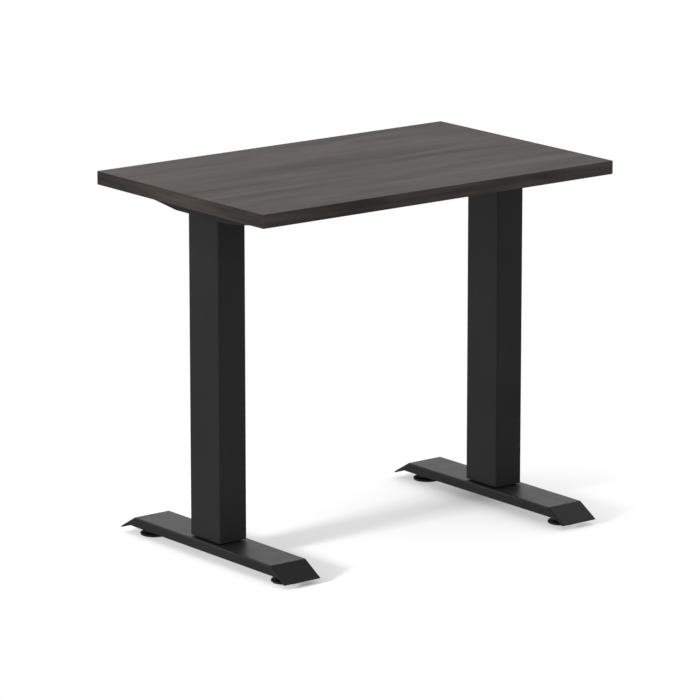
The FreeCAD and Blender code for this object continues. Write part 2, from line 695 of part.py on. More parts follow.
def outer_slider(side, x, turn):
    """Ring inside the outer tube's lower end, with a lip that covers the cut edge."""
    body = new_body(side + "_outer_slider", x, LEG_Y, turn)
    inside = (f"{MIDDLE_WIDTH} + 2 * slider_play", f"{MIDDLE_DEPTH} + 2 * slider_play",
              "inner_corner - slider_play")
    slider(body, OUTER_BOTTOM,
           ("outer_width - 2 * tube_sheet", "outer_depth - 2 * tube_sheet",
            "outer_corner - tube_sheet"), inside)
    ring(body, f"{OUTER_BOTTOM} - collar_lip", "collar_lip",
         ("outer_width", "outer_depth", "outer_corner"), inside)


def lower_nut(side, x, turn):
    """Fixed in the inner tube's top: the hollow screw climbs through it."""
    body = new_body(side + "_lower_nut", x, LEG_Y, turn)
    outline = new_sketch(body, "XY_Plane", f"{INNER_TOP} - nut_block_height")
    rounded_rectangle(outline, f"{INNER_WIDTH} - 2 * tube_sheet",
                      f"{INNER_DEPTH} - 2 * tube_sheet", "inner_corner - tube_sheet")
    circle(outline, "hollow_radius + thread_play")
    pad(body, outline, "nut_block_height")


def upper_nut(side, x, turn):
    """Caps the middle tube, holds the bearing below and the drive nut above."""
    body = new_body(side + "_upper_nut", x, LEG_Y, turn)
    plug = new_sketch(body, "XY_Plane", f"{MIDDLE_TOP} - nut_plug")
    rounded_rectangle(plug, f"{MIDDLE_WIDTH} - 2 * tube_sheet",
                      f"{MIDDLE_DEPTH} - 2 * tube_sheet", "inner_corner - tube_sheet")
    pad(body, plug, "nut_plug")
    flange = new_sketch(body, "XY_Plane", MIDDLE_TOP)
    rounded_rectangle(flange, MIDDLE_WIDTH, MIDDLE_DEPTH, "inner_corner")
    pad(body, flange, "nut_flange")
    boss = new_sketch(body, "XY_Plane", f"{MIDDLE_TOP} + nut_flange")
    circle(boss, "nut_boss_radius")
    pad(body, boss, "nut_boss_height")
    seat = new_sketch(body, "XY_Plane", BEARING_TOP)
    circle(seat, "bearing_radius")
    pocket(body, seat, "bearing_height + nut_plug")
    journal = new_sketch(body, "XY_Plane", f"{HOLLOW_TOP} + screw_end_gap")
    circle(journal, "hollow_radius + 4 * thread_play")
    pocket(body, journal, "journal_height + 2 * screw_end_gap")
    thread = new_sketch(body, "XY_Plane", f"{MIDDLE_TOP} + nut_flange + nut_boss_height")
    circle(thread, "drive_radius + thread_play")
    pocket(body, thread, "nut_flange + nut_boss_height")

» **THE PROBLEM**
Extract all of the data above without altering anything.

» **REPLY TO THE EXERCISE**
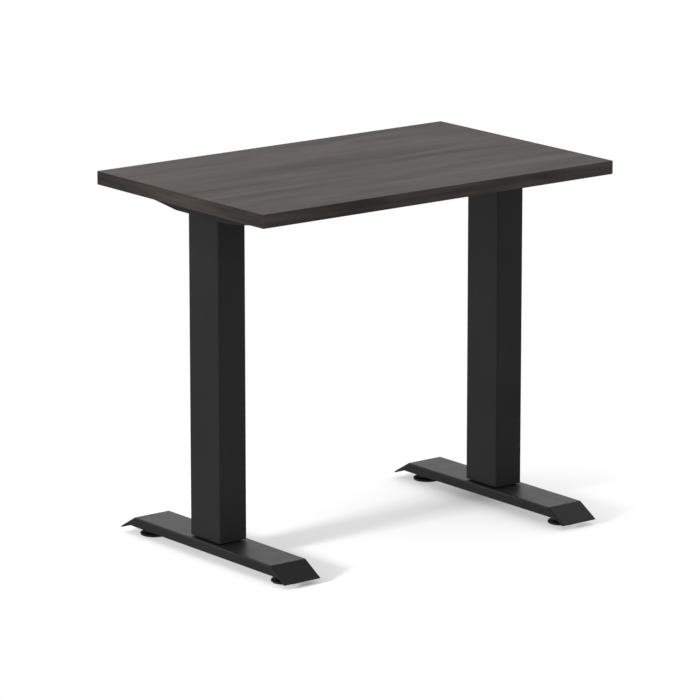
The FreeCAD and Blender code for this object continues. Write part 2, from line 695 of part.py on. More parts follow.
def outer_slider(side, x, turn):
    """Ring inside the outer tube's lower end, with a lip that covers the cut edge."""
    body = new_body(side + "_outer_slider", x, LEG_Y, turn)
    inside = (f"{MIDDLE_WIDTH} + 2 * slider_play", f"{MIDDLE_DEPTH} + 2 * slider_play",
              "inner_corner - slider_play")
    slider(body, OUTER_BOTTOM,
           ("outer_width - 2 * tube_sheet", "outer_depth - 2 * tube_sheet",
            "outer_corner - tube_sheet"), inside)
    ring(body, f"{OUTER_BOTTOM} - collar_lip", "collar_lip",
         ("outer_width", "outer_depth", "outer_corner"), inside)


def lower_nut(side, x, turn):
    """Fixed in the inner tube's top: the hollow screw climbs through it."""
    body = new_body(side + "_lower_nut", x, LEG_Y, turn)
    outline = new_sketch(body, "XY_Plane", f"{INNER_TOP} - nut_block_height")
    rounded_rectangle(outline, f"{INNER_WIDTH} - 2 * tube_sheet",
                      f"{INNER_DEPTH} - 2 * tube_sheet", "inner_corner - tube_sheet")
    circle(outline, "hollow_radius + thread_play")
    pad(body, outline, "nut_block_height")


def upper_nut(side, x, turn):
    """Caps the middle tube, holds the bearing below and the drive nut above."""
    body = new_body(side + "_upper_nut", x, LEG_Y, turn)
    plug = new_sketch(body, "XY_Plane", f"{MIDDLE_TOP} - nut_plug")
    rounded_rectangle(plug, f"{MIDDLE_WIDTH} - 2 * tube_sheet",
                      f"{MIDDLE_DEPTH} - 2 * tube_sheet", "inner_corner - tube_sheet")
    pad(body, plug, "nut_plug")
    flange = new_sketch(body, "XY_Plane", MIDDLE_TOP)
    rounded_rectangle(flange, MIDDLE_WIDTH, MIDDLE_DEPTH, "inner_corner")
    pad(body, flange, "nut_flange")
    boss = new_sketch(body, "XY_Plane", f"{MIDDLE_TOP} + nut_flange")
    circle(boss, "nut_boss_radius")
    pad(body, boss, "nut_boss_height")
    seat = new_sketch(body, "XY_Plane", BEARING_TOP)
    circle(seat, "bearing_radius")
    pocket(body, seat, "bearing_height + nut_plug")
    journal = new_sketch(body, "XY_Plane", f"{HOLLOW_TOP} + screw_end_gap")
    circle(journal, "hollow_radius + 4 * thread_play")
    pocket(body, journal, "journal_height + 2 * screw_end_gap")
    thread = new_sketch(body, "XY_Plane", f"{MIDDLE_TOP} + nut_flange + nut_boss_height")
    circle(thread, "drive_radius + thread_play")
    pocket(body, thread, "nut_flange + nut_boss_height")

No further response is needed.